BRIEF :: Return the full material exactly.

RECORDED INFORMATION ::
^^^^^^^^
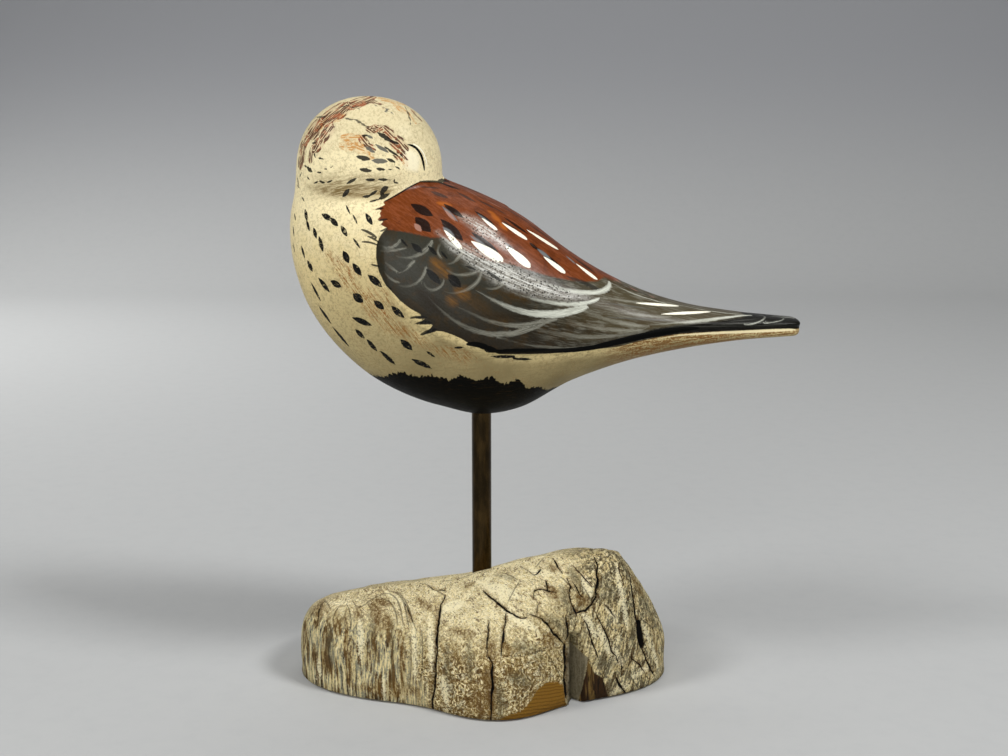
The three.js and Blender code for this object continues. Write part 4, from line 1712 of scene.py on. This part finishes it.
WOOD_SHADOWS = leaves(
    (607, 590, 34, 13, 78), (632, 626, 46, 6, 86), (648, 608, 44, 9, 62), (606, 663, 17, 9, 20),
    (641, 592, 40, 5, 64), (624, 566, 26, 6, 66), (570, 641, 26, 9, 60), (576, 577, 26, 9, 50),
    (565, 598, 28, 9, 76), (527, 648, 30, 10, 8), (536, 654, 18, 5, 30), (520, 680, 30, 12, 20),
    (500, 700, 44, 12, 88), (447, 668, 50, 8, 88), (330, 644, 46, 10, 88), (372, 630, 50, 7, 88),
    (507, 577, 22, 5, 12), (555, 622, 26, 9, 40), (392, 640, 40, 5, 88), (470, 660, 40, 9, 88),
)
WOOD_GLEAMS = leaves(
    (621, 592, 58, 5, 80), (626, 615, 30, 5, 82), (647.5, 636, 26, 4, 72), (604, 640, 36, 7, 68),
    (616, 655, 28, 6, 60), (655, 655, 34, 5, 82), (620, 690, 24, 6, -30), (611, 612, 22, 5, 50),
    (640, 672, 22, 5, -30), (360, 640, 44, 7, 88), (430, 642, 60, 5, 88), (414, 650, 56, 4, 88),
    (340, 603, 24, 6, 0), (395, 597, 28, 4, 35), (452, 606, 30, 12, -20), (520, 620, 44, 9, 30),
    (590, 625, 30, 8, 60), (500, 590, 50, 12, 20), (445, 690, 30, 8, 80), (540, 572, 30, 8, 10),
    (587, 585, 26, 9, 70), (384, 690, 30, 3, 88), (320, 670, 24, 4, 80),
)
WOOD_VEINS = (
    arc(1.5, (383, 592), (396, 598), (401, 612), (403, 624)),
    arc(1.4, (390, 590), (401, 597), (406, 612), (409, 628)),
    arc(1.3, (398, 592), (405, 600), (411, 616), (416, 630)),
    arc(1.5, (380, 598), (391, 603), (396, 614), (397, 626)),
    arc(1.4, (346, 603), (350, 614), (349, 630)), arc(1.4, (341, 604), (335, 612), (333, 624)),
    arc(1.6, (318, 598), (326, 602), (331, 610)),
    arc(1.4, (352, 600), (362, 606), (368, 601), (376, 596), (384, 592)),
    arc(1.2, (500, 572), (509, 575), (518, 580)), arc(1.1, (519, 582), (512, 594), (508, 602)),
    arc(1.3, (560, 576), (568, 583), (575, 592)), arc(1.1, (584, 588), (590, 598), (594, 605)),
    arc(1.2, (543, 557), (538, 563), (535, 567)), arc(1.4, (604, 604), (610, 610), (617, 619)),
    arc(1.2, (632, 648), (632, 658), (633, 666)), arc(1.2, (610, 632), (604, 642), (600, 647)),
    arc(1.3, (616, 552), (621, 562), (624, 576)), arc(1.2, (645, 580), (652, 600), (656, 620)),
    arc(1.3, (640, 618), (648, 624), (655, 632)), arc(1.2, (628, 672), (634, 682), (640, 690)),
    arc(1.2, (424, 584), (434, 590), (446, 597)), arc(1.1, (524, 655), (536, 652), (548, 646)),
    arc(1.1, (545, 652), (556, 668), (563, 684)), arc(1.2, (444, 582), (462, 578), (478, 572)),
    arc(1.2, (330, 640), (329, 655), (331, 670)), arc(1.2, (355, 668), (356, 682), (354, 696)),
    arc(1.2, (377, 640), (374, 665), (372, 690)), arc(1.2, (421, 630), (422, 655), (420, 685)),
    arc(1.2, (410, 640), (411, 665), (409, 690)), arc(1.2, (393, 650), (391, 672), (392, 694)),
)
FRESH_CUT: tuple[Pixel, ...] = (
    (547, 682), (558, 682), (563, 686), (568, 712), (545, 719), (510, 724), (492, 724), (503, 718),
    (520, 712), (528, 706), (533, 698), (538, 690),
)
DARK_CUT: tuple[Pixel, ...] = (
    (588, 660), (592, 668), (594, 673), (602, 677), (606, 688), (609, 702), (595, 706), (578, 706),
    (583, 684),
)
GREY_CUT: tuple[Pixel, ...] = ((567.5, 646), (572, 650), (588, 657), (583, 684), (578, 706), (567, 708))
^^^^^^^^
RESULT OF THIS TASK ::
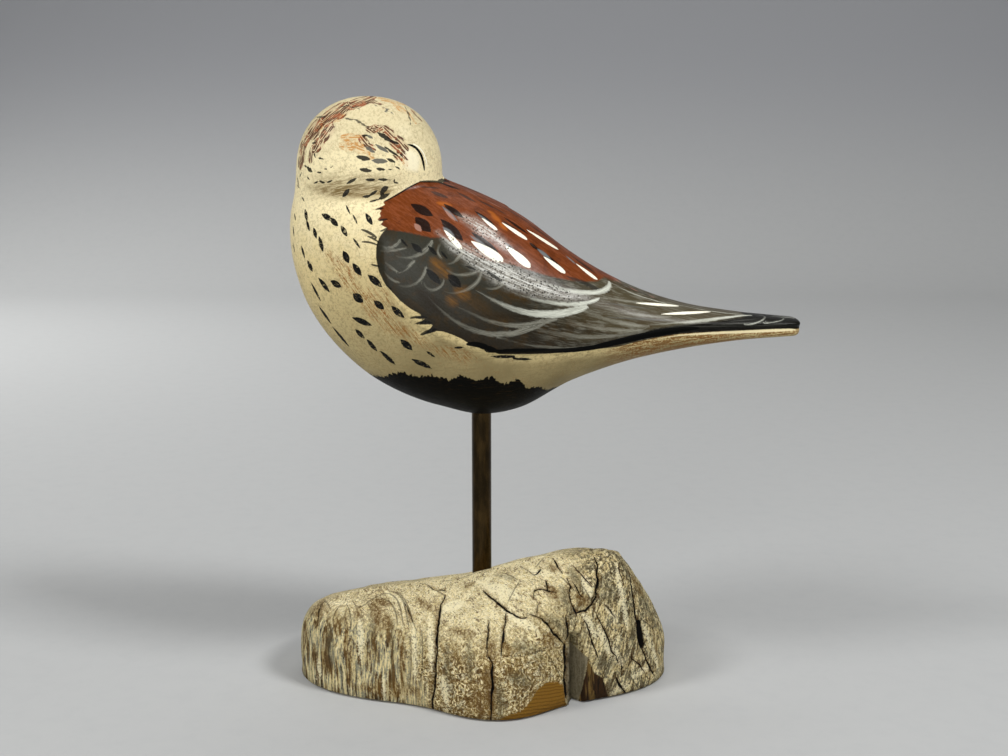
The three.js and Blender code for this object continues. Write part 4, from line 1712 of scene.py on. This part finishes it.
WOOD_SHADOWS = leaves(
    (607, 590, 34, 13, 78), (632, 626, 46, 6, 86), (648, 608, 44, 9, 62), (606, 663, 17, 9, 20),
    (641, 592, 40, 5, 64), (624, 566, 26, 6, 66), (570, 641, 26, 9, 60), (576, 577, 26, 9, 50),
    (565, 598, 28, 9, 76), (527, 648, 30, 10, 8), (536, 654, 18, 5, 30), (520, 680, 30, 12, 20),
    (500, 700, 44, 12, 88), (447, 668, 50, 8, 88), (330, 644, 46, 10, 88), (372, 630, 50, 7, 88),
    (507, 577, 22, 5, 12), (555, 622, 26, 9, 40), (392, 640, 40, 5, 88), (470, 660, 40, 9, 88),
)
WOOD_GLEAMS = leaves(
    (621, 592, 58, 5, 80), (626, 615, 30, 5, 82), (647.5, 636, 26, 4, 72), (604, 640, 36, 7, 68),
    (616, 655, 28, 6, 60), (655, 655, 34, 5, 82), (620, 690, 24, 6, -30), (611, 612, 22, 5, 50),
    (640, 672, 22, 5, -30), (360, 640, 44, 7, 88), (430, 642, 60, 5, 88), (414, 650, 56, 4, 88),
    (340, 603, 24, 6, 0), (395, 597, 28, 4, 35), (452, 606, 30, 12, -20), (520, 620, 44, 9, 30),
    (590, 625, 30, 8, 60), (500, 590, 50, 12, 20), (445, 690, 30, 8, 80), (540, 572, 30, 8, 10),
    (587, 585, 26, 9, 70), (384, 690, 30, 3, 88), (320, 670, 24, 4, 80),
)
WOOD_VEINS = (
    arc(1.5, (383, 592), (396, 598), (401, 612), (403, 624)),
    arc(1.4, (390, 590), (401, 597), (406, 612), (409, 628)),
    arc(1.3, (398, 592), (405, 600), (411, 616), (416, 630)),
    arc(1.5, (380, 598), (391, 603), (396, 614), (397, 626)),
    arc(1.4, (346, 603), (350, 614), (349, 630)), arc(1.4, (341, 604), (335, 612), (333, 624)),
    arc(1.6, (318, 598), (326, 602), (331, 610)),
    arc(1.4, (352, 600), (362, 606), (368, 601), (376, 596), (384, 592)),
    arc(1.2, (500, 572), (509, 575), (518, 580)), arc(1.1, (519, 582), (512, 594), (508, 602)),
    arc(1.3, (560, 576), (568, 583), (575, 592)), arc(1.1, (584, 588), (590, 598), (594, 605)),
    arc(1.2, (543, 557), (538, 563), (535, 567)), arc(1.4, (604, 604), (610, 610), (617, 619)),
    arc(1.2, (632, 648), (632, 658), (633, 666)), arc(1.2, (610, 632), (604, 642), (600, 647)),
    arc(1.3, (616, 552), (621, 562), (624, 576)), arc(1.2, (645, 580), (652, 600), (656, 620)),
    arc(1.3, (640, 618), (648, 624), (655, 632)), arc(1.2, (628, 672), (634, 682), (640, 690)),
    arc(1.2, (424, 584), (434, 590), (446, 597)), arc(1.1, (524, 655), (536, 652), (548, 646)),
    arc(1.1, (545, 652), (556, 668), (563, 684)), arc(1.2, (444, 582), (462, 578), (478, 572)),
    arc(1.2, (330, 640), (329, 655), (331, 670)), arc(1.2, (355, 668), (356, 682), (354, 696)),
    arc(1.2, (377, 640), (374, 665), (372, 690)), arc(1.2, (421, 630), (422, 655), (420, 685)),
    arc(1.2, (410, 640), (411, 665), (409, 690)), arc(1.2, (393, 650), (391, 672), (392, 694)),
)
FRESH_CUT: tuple[Pixel, ...] = (
    (547, 682), (558, 682), (563, 686), (568, 712), (545, 719), (510, 724), (492, 724), (503, 718),
    (520, 712), (528, 706), (533, 698), (538, 690),
)
DARK_CUT: tuple[Pixel, ...] = (
    (588, 660), (592, 668), (594, 673), (602, 677), (606, 688), (609, 702), (595, 706), (578, 706),
    (583, 684),
)
GREY_CUT: tuple[Pixel, ...] = ((567.5, 646), (572, 650), (588, 657), (583, 684), (578, 706), (567, 708))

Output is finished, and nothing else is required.